I believe in cleaning as you go, and because I work from home I can do a bit of dusting, organizing, folding, vacuuming, and scrubbing every day or two to keep things from ever getting to the point that I’ll dread doing the cleaning. It’s all about prevention! And thanks to my little Kurv I really am much faster at dust-bunny-hunting (since we have all wood floors and that used to be the thing that took the most time). Who knew I’d ever love a glorified dust-buster so much?!
Anna See says
What a great post! It sounds like a lot of women take the multiple choice approach, which is also what I do. I keep an idea file to show him magazine clippings and let the photos, not me, do the talking.
I’m a pretty big fan of asking for forgiveness, not permission. It’s kinda my personal mantra. If it’s something crazy huge, I wouldn’t do it. But, I usually know when the hubs would be happy with something once it happened. So, I just get to the point for him. So far, it hasn’t bit me in the butt.
Good post. I’ve often been curious about this same thing.
Sorry for the late response everyone – did I mention boys get distracted sometimes? But I’m glad to hear that everyone’s enjoying the discussion!

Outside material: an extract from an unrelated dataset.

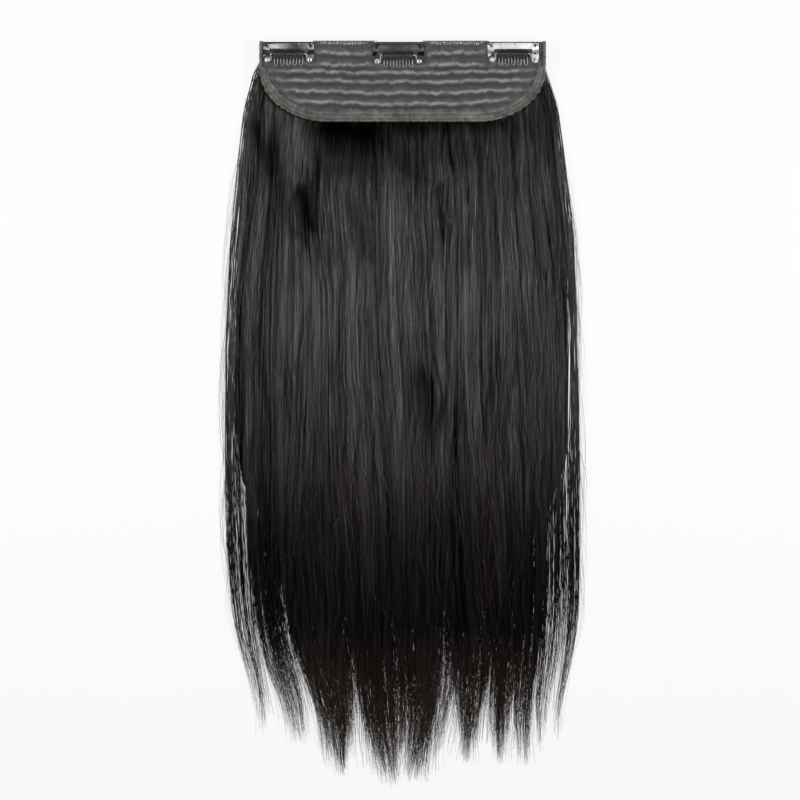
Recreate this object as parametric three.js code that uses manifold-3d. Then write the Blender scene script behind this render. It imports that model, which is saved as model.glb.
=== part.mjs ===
// A clip-in hair extension, lying on a table with its inside up, in millimetres.
// A half-moon of netting, bound with tape, carries rows of wefts on its outer side.
// Long straight hair falls from the wefts, and three snap clips are sewn along the top edge.
// X runs across the piece, Y runs from the hair's tips up to the clip edge, and Z is up off the table.
import * as THREE from "three";
import { mergeVertices } from "three/addons/utils/BufferGeometryUtils.js";
import Module from "manifold-3d";

const wasm = await Module();
wasm.setup();

// Gaps between pieces that touch on the real thing
const gap = 0.3; // between soft pieces, and below the clips
const metalGap = 0.15; // inside a clip

// Hair
const hairLength = 455; // from the base's top edge to the longest tip
const hairHalfWidth = 110; // at the widest place of the fall
const bellyThick = 13; // the fall at its thickest
const rootThick = 6; // hair pressed flat under the base
const tipHalfWidth = 0.7;
const tipThick = 1.2;
const lockOverlap = 1.14; // how far each lock runs into its neighbours
const tipSwing = 1.3; // how late a lock turns to its tip
const tipTaper = 1.4; // how late it narrows
const backingInset = 9; // from the base's outline to the pad that the locks are fused to
const backingThick = 4;

// Net base and its binding
const baseHalfWidth = 88.5;
const baseHeight = 50.4;
const cornerAcross = 42; // the elliptical lower corners
const straightSide = 18.4; // the upper part of each side, beside the clips
const cornerDown = baseHeight - straightSide;
const netThick = 1;
const ribRise = 1.2; // how far the net is lifted over a weft
const ribHalfWidth = 1.9;
const ribSagDepth = 2.4; // the ribs hang lower in the middle
const ribWaveHeight = 0.35;
const ribWaveLength = 46;
const ribWaveTurn = 50.4; // radians from a row at the top edge to one at the bottom
const topEdgeDip = 1.2; // the top edge is drawn in at each clip
const tapeThick = 1;
const tapeWidthAtClips = 2.2; // visible width of the tape beside the clips
const tapeWidthAtSides = 5.8;
const tapeWidthAtBottom = 7.8;
const weftHalfWidth = 0.8;

// Snap clips
const clipHalfWidth = 15.8;
const clipTopMargin = 1.7; // base's top edge to the strip
const rightClipInset = 2; // the right clip is sewn a little further in
const middleClipOffset = -2.6;
const middleClipDrop = 1;
const plateThick = 0.45;
const stripDeep = 3.8;
const stripArch = 1.2;
const sewingHoleRadius = 0.7;
const sewingHoleInset = 2.5; // from the strip's end to its hole
const flexSlit = 0.3; // where the sprung steel bends between the strip and an arm
const armLength = 8.3;
const armWide = 4.1;
const cordRadius = 0.36; // the rubber cord wound round the comb's bar
const cordTurnHalfHeight = 2.1; // half the height of one turn
const gripClearance = 0.5; // between the cord and the strip, which it swings past
const combThick = 0.4;
const barDown = stripDeep + gripClearance + cordRadius + cordTurnHalfHeight; // from the strip's top edge
const barWide = 1;
const combLinkWide = 1; // the upright that joins the bar's end to the ear, beside the arm
const combLinkX = clipHalfWidth - armWide - metalGap - combLinkWide / 2;
const toothCount = 5;
const toothEndSpace = 0.45; // left over at the bar's ends, in pitches
const toothPitch = (2 * combLinkX - combLinkWide) / (toothCount + toothEndSpace);
const toothSpace = 1.37; // between one tooth and the next
const toothWide = toothPitch - toothSpace;
const toothWire = 0.55;
const toothReach = 7.35; // from the bar's middle to a tooth's tip
const toothTipDown = barDown + toothReach;
const rivetX = clipHalfWidth - 2.8;
const rivetDown = stripDeep + flexSlit + armLength - 2;
const rivetBarrel = 0.85;
const rivetBore = 0.5;
const rivetFlange = 1.5;
const flangeThick = 0.3;
const earRadius = 2;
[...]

I wanted to chime in specifically on DCKate’s comment asking about how to change/undo design decisions that their man has already made. My suggestion would be to approach it not as “your taste is bad,” but as “this paint color doesn’t feel like me and I’d love to make this room feel like us now that I live here too.” Let him know (gently) that it’s important that you see pieces of you in your new home, so it’s not about undoing a “mistake” that he made, but about making it feel like a true home for both of you. That does mean you can’t go and change everything that he’s done… but small changes here and there can really add up to something you can both appreciate.
And if you guys can’t coordinate a time to see things together in real life, you can always pick things up yourself as you see them and bring ’em home for “approval” (just hang on to that receipt in case it doesn’t work for both of you). Also try web sites (like Target.com or Amazon.com) that show products in rooms and alone, from multiple angles and give technical specs (size, materials, etc). That’s about as real as you’ll get without being in the store together. Forward a few links to your man and check your inbox a little later for his thoughts. Hopefully that’s easy enough to make shopping “together” a newfound hobby!
Good luck with everything…
I think I have a little more difficulty in this area. My guys is on his second go round. And we aren’t married yet. We are at the “move-in-with-marriage-goal” stage, in my house. His first didn’t let him make any decisions, but he was expected to pay for everything. I have very strong ideas, but don’t want to railroad him into anything he won’t like. And I make enough on my own that I am not asking him to buy a pillow. Landscaping is a different story, a little help would be great!
It is like pulling teeth to get him to give me an opinion on anything! He isn’t used to it. And for himself, he doesn’t even notice his surroundings most of the time. We are trying to work on it. I have discussed what I see happening in certain areas and I ask what he thinks, does he like the sound of if, all of that. I want this to be “our house” so I don’t want to push too far too fast. The idea is that if he still feels like it is “my” house and not “ours” in a year or two, then we sell and buy together. But I really like my house! So far we are in good shape. Still, I always keep receipts and, if we are out together shopping, ask if he likes this or that.
Great post John–I liked the “pros & cons” you listed. I’m going to have to try numbers 1-4 a little more often, but I’ve mastered #5. I typically wait until G is out of town for work, completely re-do a room, and then “surprise” him when he comes home. So far it hasn’t failed me! One year while he was in Phoenix for 2 weeks he came home to a brand new built-in (and fully stocked!) bar in the Man Room (in our first house). That pretty much won him over to my way of doing things for life, lol!
I think that, as a newlywed, I was in a bit of a trap. I wanted to create a home that reflected both of us, so I kept asking his opinions on the littlest of things. Looking back, I can see that he didn’t really have an opinion on a lot of that, and I was essentually forcing him to form an opinion. But then I didn’t like his choice, so I was frustrated at that point. We were kind of at a standstill, and were just in an apartment, so we couldn’t do *that* much decorating, so I just started focusing on function and getting the basics in place. Eventually I figured out how we needed to work things and I started taking more of an “approval” tactic. I would shop for things and find something that I thought we might both like. I would bring it home and put it in place and then let him approve it. If he really objected, I was happy to return it to the store and look for something else. He almost always likes what I bring home and I think is just happy not to have to make the decision. For big things like furniture, he likes to go sit on things and approve an overall shape and feel, but he’s fine with me choosing the upholstery or color.
So I guess my advice is don’t force your guy to have an opinion on everything. Otherwise you might end up with an entirely beige house because beige is safe! LOL
bridget b. says
just catching up on the blog. thanks so much for this article!! i can totally relate. tactic #5 usually works when purchasing items, but when it comes time for the placement my husband usually has different ideas than me on what looks good. my rebuttal usually starts with “but on younghouselove.com they said…..”.
he’s usually pretty good about letting me have my way most of the time if i incorporate some of his ideas as well.
My husband (of nearly 2 years) has a really hard time envisioning things. I totally agree that a picture goes a LONG way! He could not stand a rug I wanted for our living room, but I knew it was because he was looking at black and white stripes on a table at IKEA… not in our living room. I brought it home and he loves the way it brings balance to our room.
Seeing the end product is a huge part of getting my husband on board (he is one who really doesn’t have an opinion, except that he wants it to look good). It is so much fun to see how excited he gets when we have the finished product in place… it’s like watching a puppy explore his new house!